■ Work instructions ■
Find the lines that include the string "update" and report how many there are. Give no other text.

■ Data provided ■
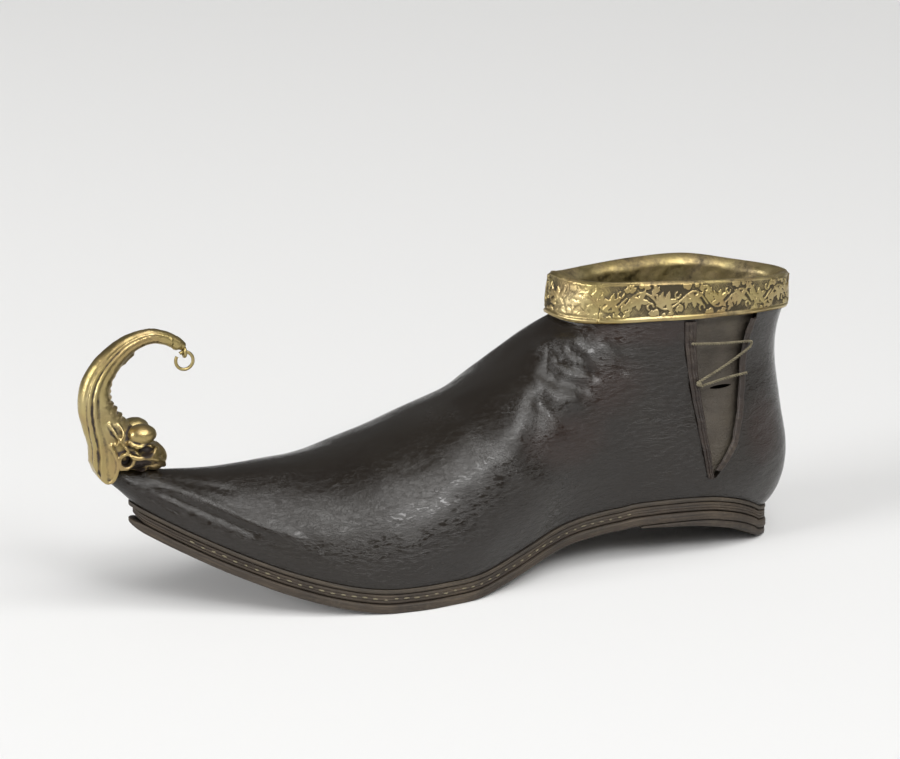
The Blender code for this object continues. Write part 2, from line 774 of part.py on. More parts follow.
# Places on the toe mount, as shares of the horn's rise ahead of and above the toe's tip,
# and how far out its features sit, as shares of the head's width
BASE_FRONT = (0.120, 0.085)
BASE_SLOPE = 0.22
BROW_PLACE = (-0.038, 0.435)
EYE_PLACE = (-0.080, 0.362)
SOCKET_PLACE = (0.058, 0.288)
LOOP_PLACE = (-0.3776, 0.8945)
BROW_OUT = 0.29
EYE_OUT = 0.47
SOCKET_OUT = 0.5


def mount_point(ahead, up, y=0.0):
    # A place on the toe mount, from the middle of the toe's tip
    tip = along_x(1.0)
    return np.array([tip + ahead * HORN_RISE, y, stack_height(tip, 0.0) + up * HORN_RISE])


def ball(name, centre, radius):
    bm = bmesh.new()
    bmesh.ops.create_uvsphere(bm, u_segments=14, v_segments=8, radius=radius,
                              matrix=Matrix.Translation(centre))
    return finish(bm, name, gilt)


def peg(name, centre, radius, length, segments=16):
    # A cylinder that lies across the shoe
    bm = bmesh.new()
    turn = Matrix.Translation(centre) @ Matrix.Rotation(math.pi / 2, 4, "X")
    bmesh.ops.create_cone(bm, cap_ends=True, segments=segments, radius1=radius, radius2=radius,
                          depth=length, matrix=turn)
    return finish(bm, name, gilt)


def toe_plug():
    # The leather toe, a gap larger all round, as the shape of the mount's socket
    bm = bmesh.new()
    stops = [t for t in SHELL_STOPS if t >= TIP_SECTION - 5]
    sides = []
    for side in (NEAR, FAR):
        sides.append([[offset_point(t, s, side, GAP) for s in SIDE_STOPS] for t in stops])
        add_grid(bm, sides[-1])
    add_grid(bm, [[a[0], b[0]] for a, b in zip(*sides)])
    add_grid(bm, [list(pair) for pair in zip(sides[0][0], sides[1][0])])
    return as_cutter(finish(bm, "toe_plug", None))


def make_toe_mount():
    spine = [mount_point(ahead, up) for ahead, up, _, _ in HORN]
    padded_spine = open_ended(spine)
    sizes = open_ended([(thick * HEAD_LENGTH, wide * HEAD_WIDTH) for _, _, thick, wide in HORN])
    bm = bmesh.new()
    rings = []
    for i in range((len(HORN) - 1) * 2 + 1):
        t = i / 2
        centre = spline(padded_spine, t)
        low, high = max(t - 0.02, 0.0), min(t + 0.02, len(HORN) - 1.0)
        run = unit(spline(padded_spine, high) - spline(padded_spine, low))
        out = np.array([run[2], 0.0, -run[0]])
        thick, wide = spline(sizes, t)
        ring = []
        for j in range(HORN_SIDES):
            turn = 2 * math.pi * j / HORN_SIDES
            ring.append(centre + out * math.cos(turn) * thick / 2
                        + np.array([0.0, math.sin(turn) * wide / 2, 0.0]))
        rings.append(ring)
    add_grid(bm, [ring + ring[:1] for ring in rings])
    for ring in (rings[0], rings[-1]):
        bm.faces.new([bm.verts.new(p) for p in ring])
    bmesh.ops.remove_doubles(bm, verts=bm.verts[:], dist=1e-6)
    cut = bmesh.ops.bisect_plane(bm, geom=bm.verts[:] + bm.edges[:] + bm.faces[:],
                                 plane_co=mount_point(*BASE_FRONT), plane_no=(-BASE_SLOPE, 0, -1),
                                 clear_outer=True)
    rim = [e for e in cut["geom_cut"] if isinstance(e, bmesh.types.BMEdge)]
    bmesh.ops.edgeloop_fill(bm, edges=rim)
    mount = finish(bm, "toe_mount", gilt)
    for side, word in ((NEAR, "near"), (FAR, "far")):
        brow = ball("brow_" + word, mount_point(*BROW_PLACE, side * BROW_OUT * HEAD_WIDTH),
                    BROW_RADIUS)
        boolean(mount, as_cutter(brow), "UNION")
    boolean(mount, as_cutter(tip_loop()), "UNION")
    for side, word in ((NEAR, "near"), (FAR, "far")):
        eye = ball("eye_" + word, mount_point(*EYE_PLACE, side * EYE_OUT * HEAD_WIDTH),
                   EYE_RADIUS)
        boolean(mount, as_cutter(eye), "DIFFERENCE")
        socket = peg("socket_" + word, mount_point(*SOCKET_PLACE, side * SOCKET_OUT * HEAD_WIDTH),
                     SOCKET_RADIUS, SOCKET_DEPTH)
        boolean(mount, as_cutter(socket), "DIFFERENCE")
    boolean(mount, toe_plug(), "DIFFERENCE")
    return mount


def tip_loop():
    # A small round loop at the horn's tip with its bore along the shoe
    rings = []
    radius = (LOOP_BORE + LOOP_WIRE) / 2
    for i in range(16):
        turn = 2 * math.pi * i / 16
        outward = np.array([0.0, math.cos(turn), math.sin(turn)])
        ring = []
        for j in range(8):
            roll = 2 * math.pi * j / 8
            place = outward * (radius + math.cos(roll) * LOOP_WIRE / 2)
            place[0] = math.sin(roll) * LOOP_WIRE / 2
            ring.append(mount_point(*LOOP_PLACE) + place)
        rings.append(ring + ring[:1])
    bm = bmesh.new()
    add_grid(bm, rings + rings[:1])
    return finish(bm, "tip_loop", gilt)


def make_ring():
    # An open jump ring that hangs through the loop
    centre = mount_point(*LOOP_PLACE) - np.array([0.0, 0.0, RING_RADIUS])
    start = RING_OPENING_AT + RING_OPENING / 2
    end = RING_OPENING_AT - RING_OPENING / 2 + 360.0
    path = []
    for i in range(25):
        turn = math.radians(start + (end - start) * i / 24)
        path.append(centre + RING_RADIUS * np.array([math.cos(turn), 0.0, math.sin(turn)]))
    add_wire("toe_ring", path, RING_WIRE / 2, gilt)


make_sole()
make_rand()
make_insole()
make_upper()
make_gusset()
make_facing()
make_lace()
make_band()
make_toe_mount()
make_ring()
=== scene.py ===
import math
import random

import bpy
import numpy as np
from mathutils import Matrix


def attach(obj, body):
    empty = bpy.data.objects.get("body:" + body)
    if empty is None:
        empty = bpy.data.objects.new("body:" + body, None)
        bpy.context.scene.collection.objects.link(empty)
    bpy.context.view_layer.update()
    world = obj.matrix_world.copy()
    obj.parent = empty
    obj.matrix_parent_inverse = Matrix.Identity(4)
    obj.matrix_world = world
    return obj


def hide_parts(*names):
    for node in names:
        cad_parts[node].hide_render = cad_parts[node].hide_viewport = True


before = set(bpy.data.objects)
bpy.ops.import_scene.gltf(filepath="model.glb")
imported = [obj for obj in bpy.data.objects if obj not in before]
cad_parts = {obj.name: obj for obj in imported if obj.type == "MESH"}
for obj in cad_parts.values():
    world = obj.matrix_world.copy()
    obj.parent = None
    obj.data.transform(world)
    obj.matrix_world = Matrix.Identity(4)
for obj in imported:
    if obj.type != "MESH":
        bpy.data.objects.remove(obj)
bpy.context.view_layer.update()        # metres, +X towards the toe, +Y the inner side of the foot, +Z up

random.seed(7)
near, far = 1, -1
gap = 0.0003


# small helpers

def pick(*pieces):
    # only these pieces are selected, and the last one is active
    if bpy.context.mode != "OBJECT":
        bpy.ops.object.mode_set(mode="OBJECT")
    bpy.ops.object.select_all(action="DESELECT")
    for piece in pieces:
        piece.select_set(True)
    bpy.context.view_layer.objects.active = pieces[-1]


def fresh(add, **settings):
    # what an add operator makes, with nothing else selected
    bpy.ops.object.select_all(action="DESELECT")
    add(**settings)
    return bpy.context.active_object


def editing(piece, *steps):
    # mesh operators run in turn on all of a piece; each step is an operator and its settings
    pick(piece)
    bpy.ops.object.mode_set(mode="EDIT")
    for step, settings in steps:
        bpy.ops.mesh.select_all(action="SELECT")
        step(**settings)
    bpy.ops.object.mode_set(mode="OBJECT")
    return piece


def readPoints(piece, what="co"):
    flat = np.zeros(len(piece.data.vertices) * 3)
    piece.data.vertices.foreach_get(what, flat)
    return flat.reshape(-1, 3)


def writePoints(piece, points):
    piece.data.vertices.foreach_set("co", np.asarray(points, float).ravel())
    piece.data.update()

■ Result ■
3